Reconstruction Quality
Reconstruction grids are saved during training to checkpoints/rssm_v2/ - each grid shows a row of real Game Boy frames alongside their RSSM reconstructions. The best epoch produces visually recognizable reconstructions of the overworld, buildings, and UI elements at native 160×144 resolution.
Imagination Demo
The v2 demo video generates frames purely from the RSSM prior - starting from one seed frame, the model imagines the visual consequences of each action autoregressively without any additional emulator access.
# Generate side-by-side: real emulator (left) vs. RSSM imagination (right)

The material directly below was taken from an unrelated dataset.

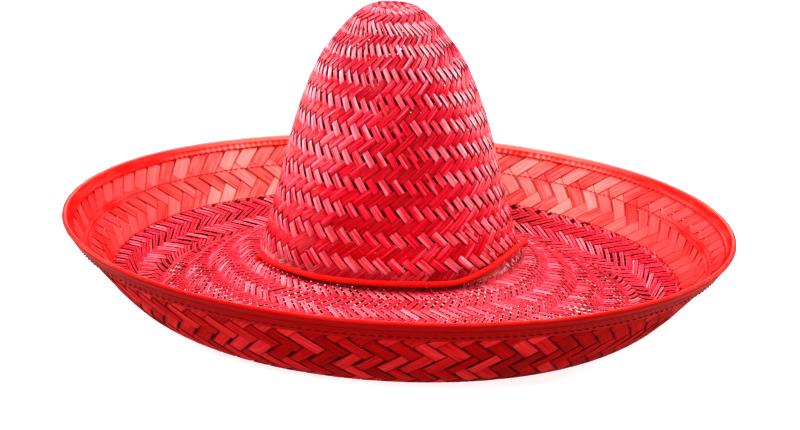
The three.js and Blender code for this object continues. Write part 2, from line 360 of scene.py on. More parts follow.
def fine_palm():
    # its edge colour is the near black of the painted shade in the slits and dips; the pink after it is a painted
    # sheen, and the colour after that is multiplied in as painted shade
    return palm(
        "fine_palm", dark=(0.4, 0.0, 0.006), middle=(0.84, 0.003, 0.05), light=(1.0, 0.5, 0.56),
        edge=(0.03, 0.0, 0.001), painted_sheen=(1.0, 0.055, 0.1), painted_shade=(0.3, 0.05, 0.15), rough=0.3, specular=0.22,
        fibre=2.2, anisotropic=0.9,
    )


def wide_palm(name="wide_palm", specular=0.2, anisotropic=0.6):
    """The wide palm's smooth side, painted paler as the lit copy of the band's palm: painted light."""
    return palm(
        name, dark=(0.8, 0.03, 0.03), middle=(0.97, 0.235, 0.215), light=(1.0, 0.45, 0.4),
        edge=(0.14, 0.0, 0.001), painted_sheen=(1.0, 0.3, 0.25), painted_shade=(0.92, 0.25, 0.27), rough=0.4, specular=specular,
        fibre=1.1, anisotropic=anisotropic,
    )


def wide_palm_shaded():
    """The wide palm's other side, painted darker and duller as the shaded copy of the wide palm: painted shade."""
    return palm(
        "wide_palm_shaded", dark=(0.2, 0.0, 0.001), middle=(0.35, 0.002, 0.004), light=(0.6, 0.045, 0.055),
        edge=(0.03, 0.0, 0.0), painted_sheen=(1.0, 0.3, 0.25), painted_shade=WHITE, rough=0.6, specular=0.02, fibre=1.1,
        anisotropic=0.2,
    )


def tape_red():
    """Woven tape with paler patches, a painted sheen on the rim's fold and on its gathers, painted shade in its
    creases and along its stitches, and its outer face darkened as painted shade.
    """
    g = Graph("tape_red")
    weave = g.noise((3.0, 3.0), 3, 0.6)
    patches = g.noise((0.035, 0.3), 3, 0.6)
    color = g.ramp(weave, [(0.3, (0.7, 0.003, 0.004)), (0.7, (0.95, 0.02, 0.016))])
    color = g.mix(g.ramp(patches, [(0.45, BLACK), (0.8, (0.5, 0.5, 0.5))]), color, (1.0, 0.14, 0.12))
    # painted sheen
    color = g.mix(g.attribute("painted_sheen"), color, (1.0, 0.46, 0.4))
    # painted shade in the creases and along the stitches
    color = g.mix(g.attribute("edge"), color, (0.3, 0.0, 0.002))
    # painted shade on the tape's outer face
    color = g.mix(g.attribute("painted_shade"), color, (0.3, 0.02, 0.05), "MULTIPLY")
    return g.finish(color, {"Roughness": 0.5, "Specular IOR Level": 0.04}, (weave, 0.3, 0.0003))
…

python scripts/generate_demo_video_v2.py \
--checkpoint checkpoints/rssm_v2/best_world_model.pt \
--save-state saves/intro_done.state \
--out-video checkpoints/rssm_v2/side_by_side_demo_v2.mp4
The output MP4 shows left panel (real emulator stepping actions) vs. right panel (RSSM prior imagination of the same action sequence).
Hyperparameter Reference
# RSSM Architecture
rssm:
embed_dim: 512 # encoder output dim
det_dim: 512 # GRU hidden size (h_t)
class_num: 32 # categorical variables
category_num: 32 # classes per variable
stoch_dim: 1024 # class_num × category_num
action_dim: 8 # one-hot action size
latent_dim: 1536 # det_dim + stoch_dim (for decoders)
# Training
training:
batch_size: 64
seq_len: 15 # BPTT sequence length
lr: 3.0e-4
kl_alpha: 0.8 # KL balancing weight (prior fraction)

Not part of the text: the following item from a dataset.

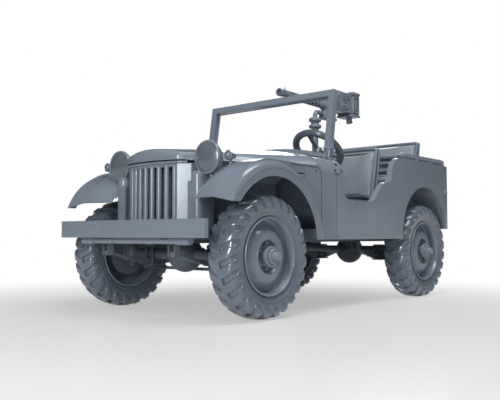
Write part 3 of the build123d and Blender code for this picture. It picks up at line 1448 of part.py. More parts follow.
with BuildPart() as gun_body:
    for rear, front, low, top, half in GUN_BLOCKS:
        with BuildSketch(gun_side.offset(-half)):
            with Locations(((rear + front) / 2, (low + top) / 2)):
                Rectangle(front - rear, top - low)
        extrude(amount=2 * half)
    # round grip below the box
    grip = Plane(
        origin=(POST_X + GRIP_AT, POST_Y, TRUNNION_Z + GUN_LOW - 4),
        x_dir=(0, 1, 0),
        z_dir=(-sin(radians(GRIP_LEAN)), 0, -cos(radians(GRIP_LEAN))),
    )
    with BuildSketch(grip):
        Circle(GRIP_R)
    extrude(amount=GRIP_LEN)
    # lug on the trunnion
    with BuildSketch(gun_side.offset(-FORK_IN + 3)):
        with Locations((TRUNNION_BACK, GUN_LOW / 2 + 1)):
            Rectangle(2 * LUG_HALF, GUN_LOW + 2)
        with Locations((TRUNNION_BACK, 0)):
            Circle(LUG_HALF)
            Circle(TRUNNION_R + RUN_FIT, mode=Mode.SUBTRACT)
    extrude(amount=2 * FORK_IN - 6)
    # barrel jacket and muzzle with a blind recess
    muzzle_mid = (POST_X + MUZZLE, POST_Y, TRUNNION_Z + JACKET_RISE)
    muzzle = Plane(origin=muzzle_mid, x_dir=(0, 1, 0), z_dir=(-1, 0, 0))
    with BuildSketch(muzzle):
        Circle(JACKET_R)
    extrude(amount=MUZZLE - TRUNNION_BACK)
    with BuildSketch(muzzle):
        Circle(JACKET_BORE_R)
    extrude(amount=MUZZLE_DEPTH, mode=Mode.SUBTRACT)
finish_aimed(gun_body, "gun_body")
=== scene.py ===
"""Dresses the light open army car: paint, rubber, leather and glass, small hardware and a studio."""

from math import asin, cos, pi, radians, sin

import bmesh
import bpy
from mathutils import Euler, Matrix, Vector


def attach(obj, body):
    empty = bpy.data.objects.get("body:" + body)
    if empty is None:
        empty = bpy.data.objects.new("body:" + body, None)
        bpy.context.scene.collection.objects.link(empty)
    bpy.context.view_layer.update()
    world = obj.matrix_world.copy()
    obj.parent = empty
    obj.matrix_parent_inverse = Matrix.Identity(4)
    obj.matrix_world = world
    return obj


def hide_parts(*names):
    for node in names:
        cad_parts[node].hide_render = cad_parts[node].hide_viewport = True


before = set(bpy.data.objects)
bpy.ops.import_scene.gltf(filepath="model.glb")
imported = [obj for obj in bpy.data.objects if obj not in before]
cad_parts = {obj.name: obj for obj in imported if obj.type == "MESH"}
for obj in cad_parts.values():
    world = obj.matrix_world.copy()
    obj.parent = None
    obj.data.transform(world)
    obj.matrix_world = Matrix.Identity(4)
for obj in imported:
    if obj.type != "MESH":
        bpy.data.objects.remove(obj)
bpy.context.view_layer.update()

bl_info = {
    "name": "Army Field Car Dressing",
    "version": (1, 0, 0),
    "blender": (4, 5, 0),
    "location": "3D View > Sidebar > Field Car",
    "description": "Finishes and small hardware for an open four-wheel-drive army car",
    "category": "Object",
}

WHEELS = {
    # name: axle x, side
    "front_left": (1.05, 1),
    "front_right": (1.05, -1),
    "rear_left": (-1.05, 1),
    "rear_right": (-1.05, -1),
}
WHEEL_BODY = {
    "front_left": "wheel_fl",
    "front_right": "wheel_fr",
    "rear_left": "wheel_rl",
    "rear_right": "wheel_rr",
}
SIDES = ((1, "left"), (-1, "right"))
HALF_TRACK = 0.66
AXLE_Z = 0.39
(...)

gumbel_temp: 1.0 # Gumbel-Softmax temperature
epochs: 12 # (4 completed in this run)
# Hardware
hardware:
device: RTX GPU
time_per_epoch: ~50 min
Checkpoints & Files
| File | Description |
|---|---|
checkpoints/rssm_v2/best_world_model.pt | Best validation checkpoint (epoch 4, val recon 0.1003) |
checkpoints/rssm_v2/rssm_epoch_*.pt | Per-epoch snapshots |
checkpoints/rssm_v2/recon_grid_epoch_*.png | Reconstruction visualization grids |
checkpoints/rssm_v2/side_by_side_demo_v2.mp4 | Imagination vs. real emulator demo video |
All checkpoints are also available on Hugging Face.